**INSTRUCTIONS FOR THE TASK:** The records below are split into lines. How many of those lines contain the string "parts"? Reply with the number only.
--- start MATERIAL FOR THE TASK ---
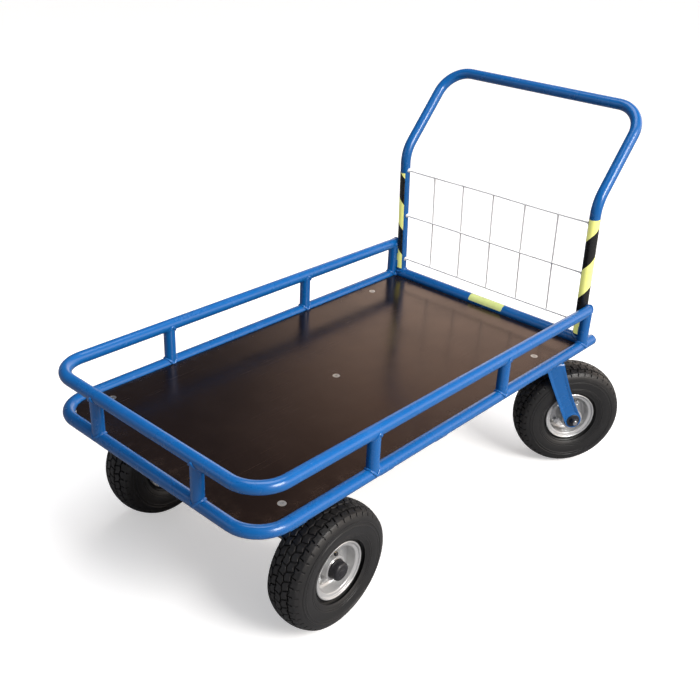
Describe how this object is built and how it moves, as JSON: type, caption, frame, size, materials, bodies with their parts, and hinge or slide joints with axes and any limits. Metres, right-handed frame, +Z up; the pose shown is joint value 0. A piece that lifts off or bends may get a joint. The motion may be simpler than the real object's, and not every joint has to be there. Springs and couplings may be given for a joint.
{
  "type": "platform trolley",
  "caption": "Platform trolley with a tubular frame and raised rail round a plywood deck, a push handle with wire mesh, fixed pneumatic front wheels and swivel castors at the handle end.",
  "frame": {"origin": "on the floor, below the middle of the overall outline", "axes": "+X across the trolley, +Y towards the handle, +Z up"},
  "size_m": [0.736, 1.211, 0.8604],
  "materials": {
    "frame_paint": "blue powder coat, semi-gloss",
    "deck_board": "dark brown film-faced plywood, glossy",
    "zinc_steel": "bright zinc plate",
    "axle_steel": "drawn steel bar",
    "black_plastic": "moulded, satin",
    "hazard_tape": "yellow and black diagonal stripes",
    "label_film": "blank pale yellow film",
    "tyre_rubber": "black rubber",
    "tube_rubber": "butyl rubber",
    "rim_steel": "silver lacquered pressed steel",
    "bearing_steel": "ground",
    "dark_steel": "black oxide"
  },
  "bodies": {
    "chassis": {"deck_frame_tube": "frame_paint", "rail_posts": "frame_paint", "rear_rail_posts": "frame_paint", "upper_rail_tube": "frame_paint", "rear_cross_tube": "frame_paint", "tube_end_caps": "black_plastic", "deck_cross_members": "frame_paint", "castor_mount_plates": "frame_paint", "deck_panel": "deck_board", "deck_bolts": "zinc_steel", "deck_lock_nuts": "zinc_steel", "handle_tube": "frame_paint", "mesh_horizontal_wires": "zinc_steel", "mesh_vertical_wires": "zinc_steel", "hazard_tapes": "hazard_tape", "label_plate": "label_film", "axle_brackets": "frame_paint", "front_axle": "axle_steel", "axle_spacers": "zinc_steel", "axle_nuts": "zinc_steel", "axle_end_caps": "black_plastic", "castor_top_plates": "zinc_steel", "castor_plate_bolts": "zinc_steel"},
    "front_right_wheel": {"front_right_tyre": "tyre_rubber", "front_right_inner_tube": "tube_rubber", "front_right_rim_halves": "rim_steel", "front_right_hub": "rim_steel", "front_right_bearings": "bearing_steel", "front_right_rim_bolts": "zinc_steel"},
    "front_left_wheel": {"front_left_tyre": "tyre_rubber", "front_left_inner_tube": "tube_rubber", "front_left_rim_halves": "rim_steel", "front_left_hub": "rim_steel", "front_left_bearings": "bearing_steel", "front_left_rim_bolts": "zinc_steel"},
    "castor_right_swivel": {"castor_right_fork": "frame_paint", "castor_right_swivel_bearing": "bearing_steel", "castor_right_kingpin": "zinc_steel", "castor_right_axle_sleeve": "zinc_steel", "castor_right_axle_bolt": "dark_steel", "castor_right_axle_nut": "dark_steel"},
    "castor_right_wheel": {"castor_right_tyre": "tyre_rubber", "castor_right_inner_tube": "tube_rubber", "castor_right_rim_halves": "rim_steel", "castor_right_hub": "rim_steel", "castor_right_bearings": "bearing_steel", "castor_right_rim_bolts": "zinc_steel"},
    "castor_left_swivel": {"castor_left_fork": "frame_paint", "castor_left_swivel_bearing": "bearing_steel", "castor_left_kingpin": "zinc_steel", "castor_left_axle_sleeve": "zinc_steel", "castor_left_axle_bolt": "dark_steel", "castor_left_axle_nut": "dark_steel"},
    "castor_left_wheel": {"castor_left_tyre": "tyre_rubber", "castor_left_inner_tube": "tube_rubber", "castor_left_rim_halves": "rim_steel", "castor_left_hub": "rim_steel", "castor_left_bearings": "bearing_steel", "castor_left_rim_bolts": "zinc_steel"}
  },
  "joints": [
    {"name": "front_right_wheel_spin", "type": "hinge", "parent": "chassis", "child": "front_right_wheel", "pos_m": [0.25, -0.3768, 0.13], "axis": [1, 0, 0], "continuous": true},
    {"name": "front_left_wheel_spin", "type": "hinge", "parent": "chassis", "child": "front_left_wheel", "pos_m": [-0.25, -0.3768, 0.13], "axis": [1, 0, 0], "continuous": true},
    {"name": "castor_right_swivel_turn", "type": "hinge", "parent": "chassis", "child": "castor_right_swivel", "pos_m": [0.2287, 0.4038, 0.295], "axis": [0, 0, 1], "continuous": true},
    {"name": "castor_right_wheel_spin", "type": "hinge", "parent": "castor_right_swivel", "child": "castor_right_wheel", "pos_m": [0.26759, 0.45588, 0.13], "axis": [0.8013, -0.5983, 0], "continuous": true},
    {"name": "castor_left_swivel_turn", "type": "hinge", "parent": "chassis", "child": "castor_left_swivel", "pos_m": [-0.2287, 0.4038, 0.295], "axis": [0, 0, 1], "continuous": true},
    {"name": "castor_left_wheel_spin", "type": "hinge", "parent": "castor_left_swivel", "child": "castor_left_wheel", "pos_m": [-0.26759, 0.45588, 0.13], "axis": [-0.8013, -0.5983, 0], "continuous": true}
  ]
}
--- end MATERIAL FOR THE TASK ---
--- start MATERIAL FOR THE TASK ---
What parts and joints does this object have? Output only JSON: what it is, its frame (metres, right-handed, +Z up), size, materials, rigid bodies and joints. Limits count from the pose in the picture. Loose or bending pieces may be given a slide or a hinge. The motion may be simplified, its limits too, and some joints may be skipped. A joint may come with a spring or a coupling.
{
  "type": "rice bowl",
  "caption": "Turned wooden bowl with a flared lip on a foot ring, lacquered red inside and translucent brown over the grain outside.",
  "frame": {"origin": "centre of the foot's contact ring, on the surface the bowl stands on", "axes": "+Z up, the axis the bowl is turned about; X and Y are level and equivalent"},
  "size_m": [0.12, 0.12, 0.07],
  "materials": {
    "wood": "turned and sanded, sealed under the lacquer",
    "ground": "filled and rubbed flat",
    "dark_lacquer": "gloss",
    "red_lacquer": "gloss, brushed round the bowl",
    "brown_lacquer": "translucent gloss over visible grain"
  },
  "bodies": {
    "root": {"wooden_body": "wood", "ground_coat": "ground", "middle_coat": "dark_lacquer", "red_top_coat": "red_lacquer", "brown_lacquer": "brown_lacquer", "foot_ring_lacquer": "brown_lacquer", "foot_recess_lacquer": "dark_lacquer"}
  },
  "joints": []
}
--- end MATERIAL FOR THE TASK ---
--- start MATERIAL FOR THE TASK ---
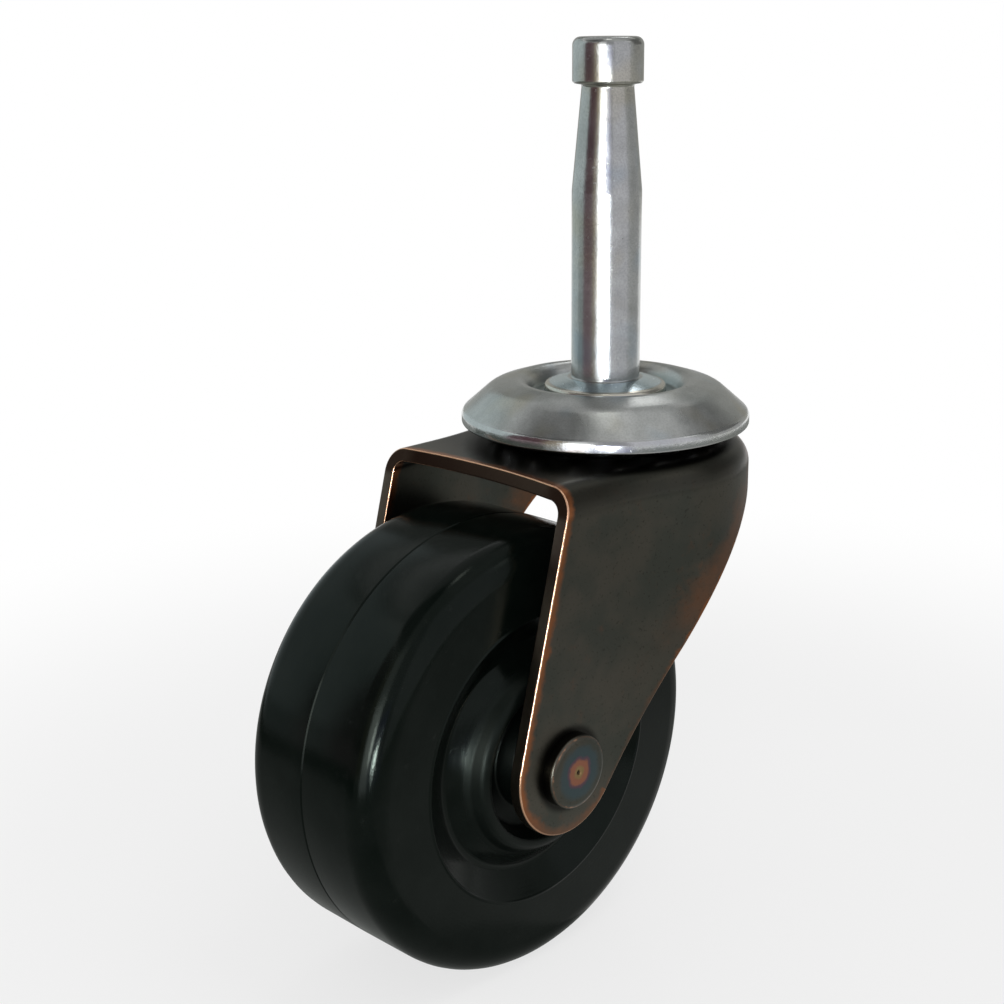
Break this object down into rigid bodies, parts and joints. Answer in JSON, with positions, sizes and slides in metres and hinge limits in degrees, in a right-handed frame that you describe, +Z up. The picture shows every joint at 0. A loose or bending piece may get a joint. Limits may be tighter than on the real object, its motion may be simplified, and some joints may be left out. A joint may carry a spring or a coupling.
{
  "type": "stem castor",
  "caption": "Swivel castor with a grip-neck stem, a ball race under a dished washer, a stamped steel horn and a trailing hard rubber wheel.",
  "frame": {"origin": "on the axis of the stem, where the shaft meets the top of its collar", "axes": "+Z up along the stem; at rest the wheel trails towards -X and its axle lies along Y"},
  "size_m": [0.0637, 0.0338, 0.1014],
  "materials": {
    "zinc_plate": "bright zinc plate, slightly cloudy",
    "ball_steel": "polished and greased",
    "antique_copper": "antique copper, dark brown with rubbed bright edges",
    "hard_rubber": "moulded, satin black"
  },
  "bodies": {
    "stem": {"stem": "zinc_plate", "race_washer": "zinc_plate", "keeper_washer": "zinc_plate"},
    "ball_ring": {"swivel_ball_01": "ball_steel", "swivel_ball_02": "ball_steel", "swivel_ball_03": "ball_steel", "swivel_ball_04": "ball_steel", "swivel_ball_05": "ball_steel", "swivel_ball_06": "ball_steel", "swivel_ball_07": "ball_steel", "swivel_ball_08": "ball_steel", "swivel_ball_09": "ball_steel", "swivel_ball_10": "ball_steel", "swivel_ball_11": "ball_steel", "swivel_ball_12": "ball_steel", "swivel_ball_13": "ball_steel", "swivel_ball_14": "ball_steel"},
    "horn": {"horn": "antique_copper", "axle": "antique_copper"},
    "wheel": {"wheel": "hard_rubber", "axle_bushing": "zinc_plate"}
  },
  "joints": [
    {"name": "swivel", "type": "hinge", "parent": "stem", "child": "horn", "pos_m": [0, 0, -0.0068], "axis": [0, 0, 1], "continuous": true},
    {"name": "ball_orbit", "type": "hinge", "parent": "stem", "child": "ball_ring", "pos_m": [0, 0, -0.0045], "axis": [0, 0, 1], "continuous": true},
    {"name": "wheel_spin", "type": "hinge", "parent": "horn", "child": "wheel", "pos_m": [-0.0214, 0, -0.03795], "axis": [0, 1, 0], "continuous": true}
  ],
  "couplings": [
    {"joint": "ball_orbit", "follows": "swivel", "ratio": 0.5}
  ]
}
--- end MATERIAL FOR THE TASK ---
**OUTPUT BELOW:** 3